* Begin SUPPLIED RECORDS *
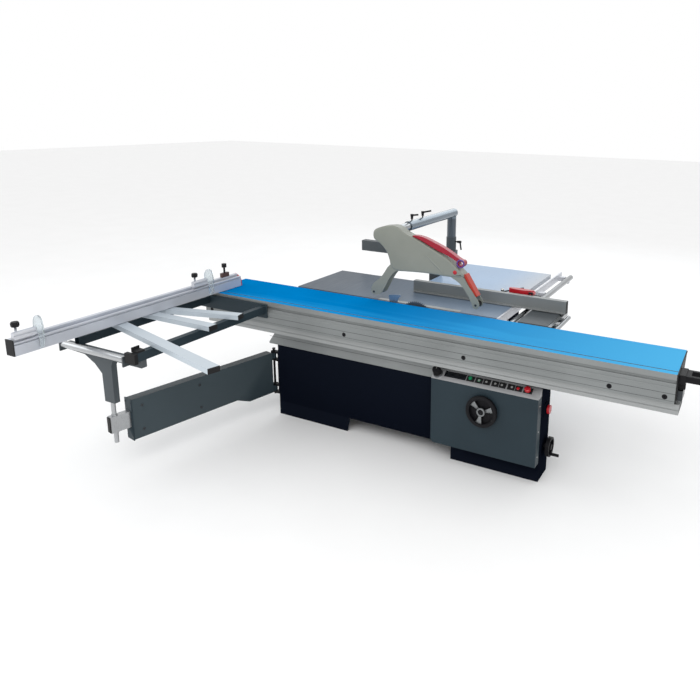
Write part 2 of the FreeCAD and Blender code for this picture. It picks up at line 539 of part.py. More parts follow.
# -------------------------------------------------------------- overhead guard
px, py = POST
node("guard_stand", fuse(box(-450, -370, 1252, 1332, 12, 985).cut(box(-446, -374, 1256, 1328, 16, 981)),
                         box(-500, -320, 1202, 1382, 0, 12), box(-370, -352, 1262, 1322, 824, 856)))
node("stand_beam", fuse(box(-1093, -235, py - 30, py + 30, 985, 1070).cut(
    box(-1088, -240, py - 26, py + 26, 989, 1066)), tube((px, py, 1070), (0, 0, 1), 39, 35.3, 105)).cut(
        cyl((px, py, 1140), (1, 0, 0), 5.3, 60)))
node("guard_mast", cyl((px, py, 1072), (0, 0, 1), 35, 248))
bm = fuse(cyl((BOOM_X, 585, BOOM_Z), (0, 1, 0), 34, 745), cyl((px, py, 1320.5), (0, 0, 1), 35, 20))
bm = bm.cut(cyl((BOOM_X, 500, BOOM_Z), (0, 1, 0), 27.3, 560))
bm = bm.cut(cyl((BOOM_X, 640, 1380), (0, 0, 1), 5.3, 40)).cut(cyl((BOOM_X, 800, 1380), (0, 0, 1), 5, 40))


def lever(ang, h=48):
    s = fuse(cyl((0, 0, 0), (0, 0, 1), 5, h), cyl((0, 0, 16), (0, 0, 1), 9, h - 16), cyl((0, 0, h - 16), (0, 0, 1), 11, 16))
    s = s.fuse(cyl((0, 0, h - 8), (1, 0, 0.18), 6, 62))
    s.rotate(V(0, 0, 0), V(0, 0, 1), ang)
    return s.removeSplitter()


l1 = lever(-20)
l1.translate(V(BOOM_X, 640, 1391))
node("boom_lever_1", l1)
l2 = lever(35)
l2.translate(V(BOOM_X, 800, 1391))
node("guard_boom", group(bm, l2))
l3 = lever(-90)
l3.rotate(V(0, 0, 0), V(1, 0, 0), 90)
l3.rotate(V(0, 0, 0), V(0, 0, 1), 90)
l3.translate(V(px + 35.4, py, 1140))
PARTS_L3 = l3

node("guard_inner_tube", fuse(cyl((BOOM_X, 466.5, BOOM_Z), (0, 1, 0), 27, 480), cyl((BOOM_X, 442, BOOM_Z), (0, 1, 0), 12, 25)))

GY0, GY1 = 392.0, 464.0
g = [(-437, 1329), (-420, 1358), (-368, 1380), (-322, 1388), (-275, 1392), (-232, 1378), (-196, 1352), (-140, 1330),
     (-84, 1306), (-10, 1272), (108, 1218), (171, 1172), (225, 1128), (229, 1108), (137, 1098), (-7, 1102), (-100, 1100),
     (-194, 1094), (-256, 1092), (-298, 1112), (-312, 1166), (-328, 1207), (-352, 1239), (-392, 1272), (-430, 1292)]
gs = ext_y(smooth(g, 4), GY0, GY1)
gi = [(-400, 1320), (-360, 1352), (-240, 1340), (-140, 1312), (-10, 1256), (100, 1204), (150, 1166), (196, 1126),
      (190, 1118), (137, 1050), (-7, 1040), (-250, 1030), (-286, 1060), (-296, 1166), (-312, 1214), (-350, 1262),
      (-395, 1294)]
gs = gs.cut(ext_y(gi, GY0 + 5, GY1 - 5))
legL = [(-306, 1128), (-372, 1040), (-438, 981), (-458, 940), (-450, 908), (-412, 904), (-378, 918), (-353, 957),
        (-318, 1022), (-282, 1072), (-236, 1110)]
legR = [(140, 1104), (206, 1064), (262, 1000), (296, 936), (308, 912), (336, 914), (346, 946), (318, 990),
        (262, 1062), (222, 1112)]
for y0, y1 in ((GY0, GY0 + 7), (GY1 - 7, GY1)):
    gs = gs.fuse(ext_y(smooth(legL, 3), y0, y1)).fuse(ext_y(smooth(legR, 3), y0, y1))
gs = gs.removeSplitter()
for x, z in ((-436, 922), (322, 934)):
    gs = gs.cut(cyl((x, 380, z), (0, 1, 0), 5.3, 100))
hub = cyl((BOOM_X, GY1, BOOM_Z), (0, 1, 0), 24, 2)
gs = gs.fuse(hub).cut(cyl((BOOM_X, 440, BOOM_Z), (0, 1, 0), 12.3, 40)).removeSplitter()
node("guard_shell", gs)
red = smooth([(-149, 1336), (-84, 1338), (-4, 1314), (98, 1272), (196, 1218), (224, 1210), (233, 1190), (222, 1170),
              (200, 1164), (182, 1176), (174, 1200), (110, 1232), (44, 1254), (-20, 1282), (-84, 1311)], 4)
rt_ = ext_y(red, GY0 + 14, GY1 - 14).cut(gs).cut(ext_y(smooth(g, 4), GY0, GY1))
rt_ = rt_.cut(cyl((206, 380, 1190), (0, 1, 0), 13, 100))
sol = sorted(rt_.Solids, key=lambda q: -q.Volume)
node("guard_trim", group(sol[0], ext_y([(226, 1122), (244, 1126), (330, 992), (313, 982)], GY0 + 9, GY1 - 9).cut(gs)))
for nm, x, z in (("guard_wheel_rear", -436, 922), ("guard_wheel_front", 322, 934)):
    node(nm, fuse(cyl((x, GY0 + 8, z), (0, 1, 0), 17, GY1 - GY0 - 16), cyl((x, GY0 + 0.5, z), (0, 1, 0), 5, GY1 - GY0 - 1)))
node("mast_lever", PARTS_L3)

# --------------------------------------------------------------------- export
tot = 0
for name, s in PARTS.items():
    bad = [i for i, q in enumerate(s.Solids) if not q.isValid()]
    print("%-24s solids %d vol %.0f %s %s" % (name, len(s.Solids), s.Volume,
          [round(v) for v in (s.BoundBox.XMin, s.BoundBox.XMax, s.BoundBox.YMin, s.BoundBox.YMax, s.BoundBox.ZMin,
                              s.BoundBox.ZMax)], "BAD" if bad or not s.Solids else ""))
    s.exportStep("parts/%s.step" % name)
print(len(PARTS), "nodes")
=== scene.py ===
import math

import bmesh
import bpy
from mathutils import Matrix, Vector


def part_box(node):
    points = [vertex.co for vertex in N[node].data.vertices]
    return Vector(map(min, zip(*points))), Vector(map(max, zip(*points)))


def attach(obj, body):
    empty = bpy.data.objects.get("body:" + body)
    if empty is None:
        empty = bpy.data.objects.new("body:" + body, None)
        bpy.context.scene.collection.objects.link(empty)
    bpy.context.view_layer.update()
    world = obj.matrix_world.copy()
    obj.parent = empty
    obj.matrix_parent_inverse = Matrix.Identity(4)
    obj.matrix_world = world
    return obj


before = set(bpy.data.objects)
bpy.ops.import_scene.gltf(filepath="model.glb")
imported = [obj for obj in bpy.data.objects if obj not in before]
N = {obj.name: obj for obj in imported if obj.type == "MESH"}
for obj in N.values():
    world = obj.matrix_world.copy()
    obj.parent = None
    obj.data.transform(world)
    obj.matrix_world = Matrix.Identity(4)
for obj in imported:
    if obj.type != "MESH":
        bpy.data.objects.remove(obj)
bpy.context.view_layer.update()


# ------------------------------------------------------------------ materials
def material(name, base, rough=0.5, metal=0.0, var=0.12, grain=None, scale=60.0, bump=0.15, wear=None, wear_amount=0.5,
             coat=0.0, transmission=0.0, rough_var=0.12, streak=None, dist=0.0006, spec=0.5,
             painted_light_ramp=None):
    """Procedural surface: colour drift, painted sheen and painted light ramps, fine grain or brushing, edge wear, and
    bump.
    """
    m = bpy.data.materials.new(name)
    m.use_nodes = True
    t = m.node_tree
    n, l = t.nodes, t.links
    b = n["Principled BSDF"]
    b.inputs["Metallic"].default_value = metal
    b.inputs["Specular IOR Level"].default_value = spec
    b.inputs["Coat Weight"].default_value = coat
    if coat:
        b.inputs["Coat Roughness"].default_value = 0.12
    if transmission:
        b.inputs["Transmission Weight"].default_value = transmission
    tc = n.new("ShaderNodeTexCoord")
    big = n.new("ShaderNodeTexNoise")
    big.inputs["Scale"].default_value = 2.4
    big.inputs["Detail"].default_value = 5
    l.new(tc.outputs["Object"], big.inputs["Vector"])
    mp = n.new("ShaderNodeMapping")
    l.new(tc.outputs["Object"], mp.inputs["Vector"])
    mp.inputs["Scale"].default_value = grain or (1, 1, 1)
    fine = n.new("ShaderNodeTexNoise")
    fine.inputs["Scale"].default_value = scale
    fine.inputs["Detail"].default_value = 4
    l.new(mp.outputs["Vector"], fine.inputs["Vector"])
    ramp = n.new("ShaderNodeValToRGB")
    e = ramp.color_ramp.elements
    e[0].position, e[1].position = 0.3, 0.72
    e[0].color = (*[c * (1 - var) for c in base], 1)
    e[1].color = (*[min(1, c * (1 + var)) for c in base], 1)
    l.new(big.outputs["Fac"], ramp.inputs["Fac"])
    col = ramp.outputs["Color"]
    if streak:
        # long soft patches of paler sheen along one direction
        sm = n.new("ShaderNodeMapping")
        sm.inputs["Scale"].default_value = streak[1]
        l.new(tc.outputs["Object"], sm.inputs["Vector"])
        sn = n.new("ShaderNodeTexNoise")
        sn.inputs["Scale"].default_value = streak[2]
        sn.inputs["Detail"].default_value = 3
        sn.inputs["Distortion"].default_value = 0.7
        l.new(sm.outputs["Vector"], sn.inputs["Vector"])
        sr = n.new("ShaderNodeValToRGB")
        sr.color_ramp.elements[0].position, sr.color_ramp.elements[1].position = streak[3]
        l.new(sn.outputs["Fac"], sr.inputs["Fac"])
        mx = n.new("ShaderNodeMix")
        mx.data_type = "RGBA"
        l.new(sr.outputs["Color"], mx.inputs["Factor"])
        l.new(col, mx.inputs["A"])
        mx.inputs["B"].default_value = (*streak[0], 1)
        col = mx.outputs["Result"]
    if painted_light_ramp:
        # painted light: the colour ramps along the part from x0 to x1 in metres, standing in for the fall of light and
        # reflections along it
        gx = n.new("ShaderNodeSeparateXYZ")
        l.new(tc.outputs["Object"], gx.inputs["Vector"])
        gr = n.new("ShaderNodeMapRange")
        gr.interpolation_type = "SMOOTHSTEP"
        gr.inputs["From Min"].default_value = painted_light_ramp[0]
        gr.inputs["From Max"].default_value = painted_light_ramp[1]
        l.new(gx.outputs["X"], gr.inputs["Value"])
        gm = n.new("ShaderNodeMix")
        gm.data_type = "RGBA"
        l.new(gr.outputs["Result"], gm.inputs["Factor"])
        l.new(col, gm.inputs["A"])
        gm.inputs["B"].default_value = (*painted_light_ramp[2], 1)
        col = gm.outputs["Result"]
    if wear:
        g = n.new("ShaderNodeNewGeometry")
        wr = n.new("ShaderNodeValToRGB")
        wr.color_ramp.elements[0].position, wr.color_ramp.elements[1].position = 0.54, 0.62
        wr.color_ramp.elements[1].color = (wear_amount,) * 3 + (1,)
        l.new(g.outputs["Pointiness"], wr.inputs["Fac"])
        mw = n.new("ShaderNodeMix")
        mw.data_type = "RGBA"
        l.new(wr.outputs["Color"], mw.inputs["Factor"])
        l.new(col, mw.inputs["A"])
        mw.inputs["B"].default_value = (*wear, 1)
        col = mw.outputs["Result"]
    l.new(col, b.inputs["Base Color"])
    rr = n.new("ShaderNodeMapRange")
    rr.inputs["To Min"].default_value = max(0.03, rough - rough_var)
    rr.inputs["To Max"].default_value = min(1.0, rough + rough_var)
    l.new(fine.outputs["Fac"], rr.inputs["Value"])
    l.new(rr.outputs["Result"], b.inputs["Roughness"])
    bp = n.new("ShaderNodeBump")
    bp.inputs["Strength"].default_value = bump
    bp.inputs["Distance"].default_value = dist
    l.new(fine.outputs["Fac"], bp.inputs["Height"])
    l.new(bp.outputs["Normal"], b.inputs["Normal"])
    return m


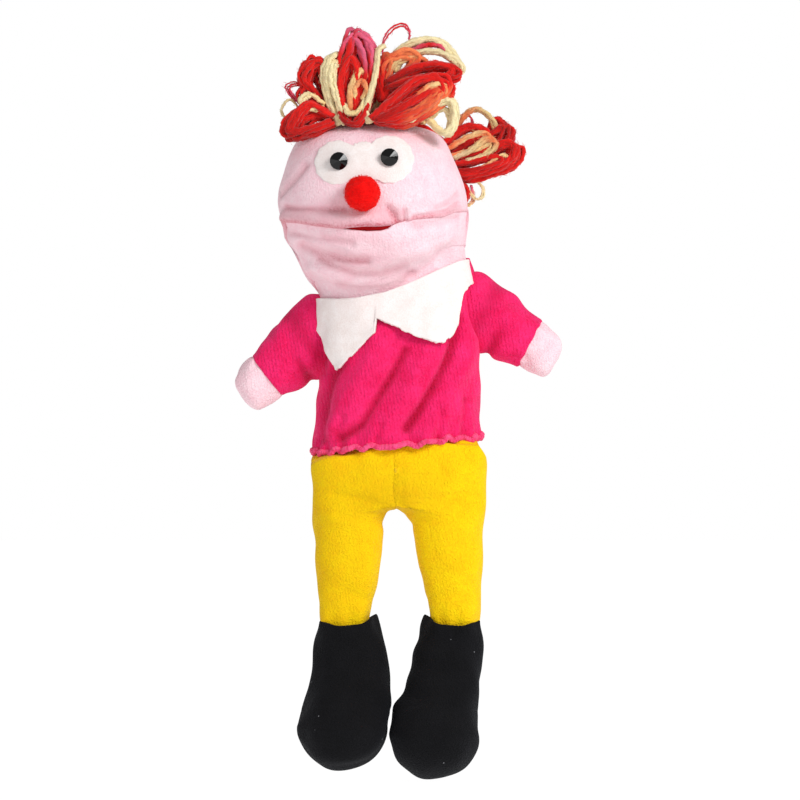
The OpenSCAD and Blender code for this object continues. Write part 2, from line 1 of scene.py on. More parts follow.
* End SUPPLIED RECORDS *
■ TO BE DONE:
Above are the records; please copy exactly their first line and each line after it through the line containing "0, 1), 5, 40))", and no line after that.

■ FULL RESPONSE:
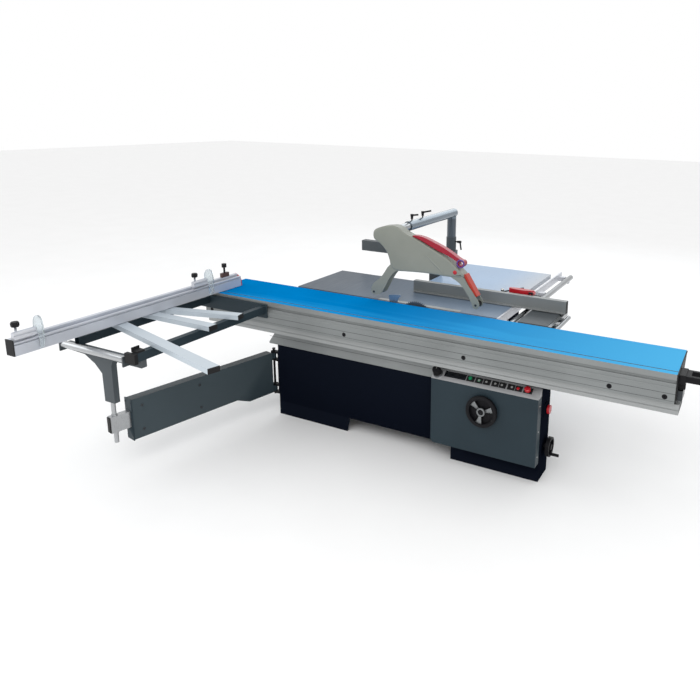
Write part 2 of the FreeCAD and Blender code for this picture. It picks up at line 539 of part.py. More parts follow.
# -------------------------------------------------------------- overhead guard
px, py = POST
node("guard_stand", fuse(box(-450, -370, 1252, 1332, 12, 985).cut(box(-446, -374, 1256, 1328, 16, 981)),
                         box(-500, -320, 1202, 1382, 0, 12), box(-370, -352, 1262, 1322, 824, 856)))
node("stand_beam", fuse(box(-1093, -235, py - 30, py + 30, 985, 1070).cut(
    box(-1088, -240, py - 26, py + 26, 989, 1066)), tube((px, py, 1070), (0, 0, 1), 39, 35.3, 105)).cut(
        cyl((px, py, 1140), (1, 0, 0), 5.3, 60)))
node("guard_mast", cyl((px, py, 1072), (0, 0, 1), 35, 248))
bm = fuse(cyl((BOOM_X, 585, BOOM_Z), (0, 1, 0), 34, 745), cyl((px, py, 1320.5), (0, 0, 1), 35, 20))
bm = bm.cut(cyl((BOOM_X, 500, BOOM_Z), (0, 1, 0), 27.3, 560))
bm = bm.cut(cyl((BOOM_X, 640, 1380), (0, 0, 1), 5.3, 40)).cut(cyl((BOOM_X, 800, 1380), (0, 0, 1), 5, 40))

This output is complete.